Weinstein, Rozon, Salvail: un silence enfin brisé

Les allégations des derniers jours contre Gilbert Rozon et Éric Salvail n’ont pas été prouvées en cour, mais il est difficile de douter devant la cascade de témoignages au sujet de gestes à caractère sexuel posés contre des subordonnés et des artistes. Le mouvement #MoiAussi, qui a déferlé sur les réseaux sociaux dans la foulée de l’affaire Weinstein, a heureusement ébranlé la chape de plomb. Espérons que ce soit pour de bon.

C'était connu du milieu, dit-on, mais la peur de tout perdre a nourri le silence. Des victimes et des témoins. Un silence dont les agresseurs, peu importe le milieu, profitent, le sachant bien ancré.

Le viol, les agressions sexuelles, les commentaires et gestes à caractère sexuel non désirés ne sont pas le fait d’un désir sexuel. Ce sont des gestes de domination, d’intimidation et d’abus de pouvoir. Dans une relation où le conjoint se croit le maître. Dans les sports où l’entraîneur considère les athlètes comme ses pions. Au travail où le patron croit avoir un droit de cuissage sur des employés qui dépendent de lui pour gagner leur vie.

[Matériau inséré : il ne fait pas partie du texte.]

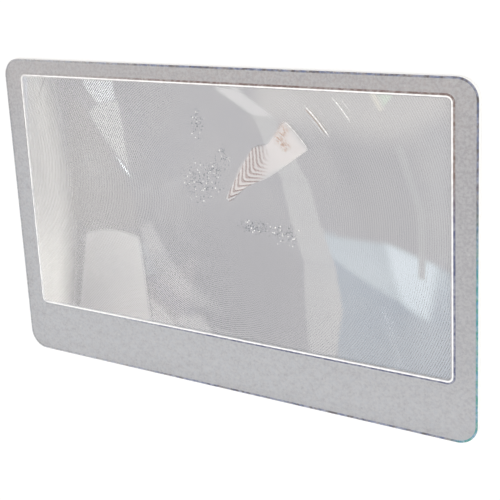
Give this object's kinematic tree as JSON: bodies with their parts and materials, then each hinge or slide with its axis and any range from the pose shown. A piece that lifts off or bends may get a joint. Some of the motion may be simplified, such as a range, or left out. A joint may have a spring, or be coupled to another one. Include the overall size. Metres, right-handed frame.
{
  "type": "fresnel lens",
  "caption": "Wallet-card Fresnel magnifier: a thin clear plastic sheet with a rectangular grooved lens, a raised bead round it and a frosted border, widest at the bottom.",
  "frame": {"origin": "middle of the smooth back, which the card lies on", "axes": "+X along the card's length, +Y up its face towards the narrow top border, +Z out of the grooved front face"},
  "size_m": [0.0856, 0.054, 0.0011],
  "materials": {
    "clear_pvc": "translucent pressed PVC, glossy and grooved in the window, frosted on the border"
  },
  "bodies": {
    "root": {"lens_card": "clear_pvc"}
  },
  "joints": []
}
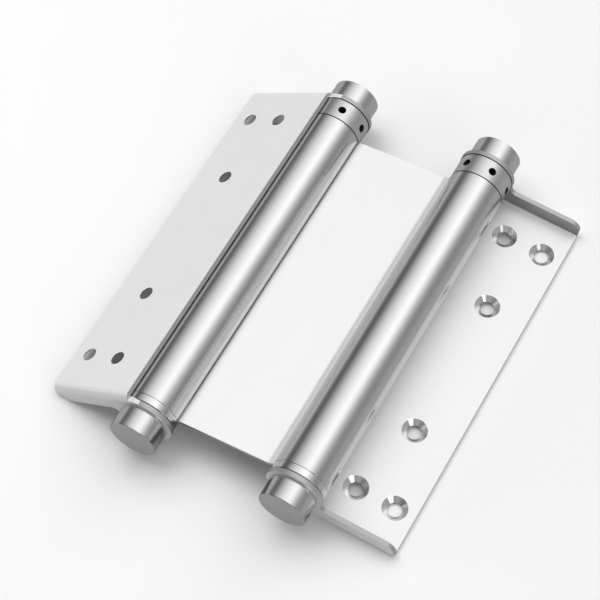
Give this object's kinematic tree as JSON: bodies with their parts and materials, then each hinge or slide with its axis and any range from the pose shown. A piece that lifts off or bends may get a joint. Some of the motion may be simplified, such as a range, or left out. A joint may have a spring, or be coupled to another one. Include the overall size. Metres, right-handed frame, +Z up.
{
  "type": "double action spring hinge",
  "caption": "Double action spring hinge: a centre plate rolled into two barrels, a countersunk leaf on each, tension collars with bar holes and end caps.",
  "frame": {"origin": "middle of the area that the hinge stands on, between its two free edges", "axes": "+Y along the barrels, towards the tension collars; +X from the left leaf to the right leaf; +Z up"},
  "size_m": [0.1644, 0.196, 0.0327],
  "materials": {
    "polished_sheet": "polished stainless sheet with lengthwise grain",
    "satin_sheet": "satin stainless sheet",
    "turned_steel": "turned and polished stainless steel",
    "satin_collar": "turned satin stainless steel",
    "spring_steel": "drawn and oiled spring wire",
    "washer_plastic": "dark moulded plastic"
  },
  "bodies": {
    "centre": {"centre_plate": "polished_sheet", "left_anchor_bush": "satin_collar", "right_anchor_bush": "satin_collar", "left_torsion_spring": "spring_steel", "right_torsion_spring": "spring_steel"},
    "left_leaf": {"left_leaf": "satin_sheet", "left_spindle": "turned_steel", "left_near_cap": "turned_steel", "left_far_cap": "turned_steel", "left_near_washer": "washer_plastic", "left_far_washer": "washer_plastic"},
    "left_collar": {"left_tension_collar": "satin_collar", "left_collar_washer": "washer_plastic"},
    "right_leaf": {"right_leaf": "satin_sheet", "right_spindle": "turned_steel", "right_near_cap": "turned_steel", "right_far_cap": "turned_steel", "right_near_washer": "washer_plastic", "right_far_washer": "washer_plastic"},
    "right_collar": {"right_tension_collar": "satin_collar", "right_collar_washer": "washer_plastic"}
  },
  "joints": [
    {"name": "left_leaf_swing", "type": "hinge", "parent": "centre", "child": "left_leaf", "pos_m": [-0.03435, 0, 0.01776], "axis": [0, 1, 0], "range_deg": [-149.75, 105.25]},
    {"name": "left_collar_turn", "type": "hinge", "parent": "centre", "child": "left_collar", "pos_m": [-0.03435, 0, 0.01776], "axis": [0, 1, 0], "range_deg": [0, 180], "stiffness_Nm_per_rad": 0.9, "deforming": ["left_torsion_spring"]},
    {"name": "right_leaf_swing", "type": "hinge", "parent": "centre", "child": "right_leaf", "pos_m": [0.03661, 0, 0.01993], "axis": [0, 1, 0], "range_deg": [-187.75, 67.25]},
    {"name": "right_collar_turn", "type": "hinge", "parent": "centre", "child": "right_collar", "pos_m": [0.03661, 0, 0.01993], "axis": [0, 1, 0], "range_deg": [0, 180], "stiffness_Nm_per_rad": 0.9, "deforming": ["right_torsion_spring"]}
  ]
}
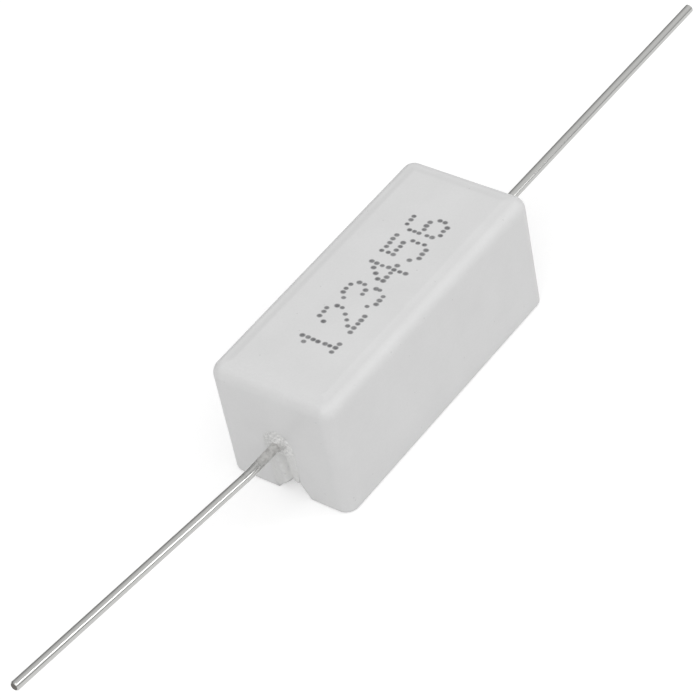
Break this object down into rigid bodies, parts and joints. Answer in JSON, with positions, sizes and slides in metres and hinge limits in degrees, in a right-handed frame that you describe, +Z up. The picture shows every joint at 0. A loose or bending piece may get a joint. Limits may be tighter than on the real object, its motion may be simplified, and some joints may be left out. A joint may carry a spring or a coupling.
{
  "type": "axial resistor",
  "caption": "Power resistor potted with cement in a white pressed-ceramic case, with a tinned wire lead leaving a notch in each end wall.",
  "frame": {"origin": "middle of the case's open rim, on the plane that it stands on and under the middle of the cement", "axes": "+X along the leads, from the bent lead to the straight one; +Y across the case; +Z up to the printed face"},
  "size_m": [0.0727, 0.0094, 0.009],
  "materials": {
    "case_ceramic": "matt, dry-pressed and fired",
    "potting_cement": "matt, fine-grained",
    "rod_ceramic": "ground",
    "oxide_film": "satin",
    "cap_steel": "plated, satin",
    "tinned_wire": "tinned, drawn along its length"
  },
  "bodies": {
    "root": {"ceramic_case": "case_ceramic", "cement_filler": "potting_cement", "core_rod": "rod_ceramic", "resistive_film": "oxide_film", "near_end_cap": "cap_steel", "far_end_cap": "cap_steel", "near_lead": "tinned_wire", "far_lead": "tinned_wire"}
  },
  "joints": []
}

Plus un homme — parce que ce sont surtout des hommes — en mène large dans son milieu, plus son pouvoir de domination est grand. Et malheureusement, plus l’impunité fait son oeuvre. Gilbert Rozon et Éric Salvail étaient jusqu’à cette semaine deux des grands manitous du milieu culturel québécois. M. Rozon présidait le Groupe Juste pour rire, dirigeait le comité organisateur du 375e anniversairede Montréal et était le vice-président de la Chambre de commerce du Montréal métropolitain. De gros chapeaux !

Le portrait dressé dans Le Devoir par neuf victimes de M. Rozon, la plupart témoignant à visage découvert, en offre un bon exemple. Mais ce n’est sûrement pas le seul. Le milieu du spectacle n’a pas l’exclusivité de ces comportements plus que répréhensibles.

Du plancher d’usine au bureau d’avocats en passant par le resto branché, des femmes endurent des commentaires humiliants, repoussent des mains baladeuses, des avances sexuelles, quand elles ne subissent pas des agressions. Tout cela parce que le rapport de force est inégal et la honte, portée trop souvent par les victimes plutôt que par les agresseurs.

Les allégations contre Gilbert Rozon illustrent, de façon exacerbée, ce déséquilibre délétère. Mais comme le montrent les témoignages sur les réseaux sociaux, le rapport de force inégal entre hommes et femmes ne vient pas de nulle part. Il est inscrit dans notre culture, se manifeste au quotidien et est internalisé dès un jeune âge.

 

Des hommes sont victimes de ce genre d’abus, mais leur vécu quotidien est fort différent de celui des femmes.

Prenons le cas du harcèlement. On le définit généralement comme un comportement répété d’une personne envers une autre pendant un certain temps. Mais les mêmes gestes, posés au fil des jours par des personnes différentes, paraissent isolément insignifiants. Aux yeux d’autrui, du moins. Qui penserait se plaindre de remarques humiliantes ou d’un sifflet vulgaire dans la rue, de regards qui vous déshabillent avec insistance dans le métro, de frôlements non désirés dans un lieu public ? Ce harcèlement quotidien, à la pièce et qui commence à un jeune âge, a pourtant un effet cumulatif.

Pour une femme, cela veut dire apprendre à vivre dans un perpétuel état de vigilance. Et se sentir trop souvent coupable (d’avoir baissé la garde) quand il lui arrive un incident. Alors elle se tait. Elle craint de ne pas être crue ou qu’on la trouve bien susceptible.

Ce n’est pas la première fois que des gens de pouvoir sont pris la main dans la culotte de subalternes, mais chaque nouvelle révélation crée un ressac plus fort. On ne le prend plus et c’est tant mieux. Mais il faudra plus que des mécanismes de plaintes ou une campagne sur les médias sociaux pour en venir à bout. Briser le silence ne doit pas être le fardeau des victimes, il faut commencer par réagir quand on est témoin de ces gestes.

Il faut aussi changer au quotidien, examiner l’éducation qu’on offre aux enfants à la maison, à la garderie et à l’école, s’interroger sur ce à quoi on les expose à travers la publicité, la culture, les sports et le jeu, débusquer le sexisme sournois qui s’infiltre partout. Comme l’a dit la nouvelle ministre québécoise de la Condition féminine, la féministe Hélène David, un changement de fond s’impose pour en arriver à une nouvelle culture des relations hommes-femmes. Une relation ayant pour guide le respect.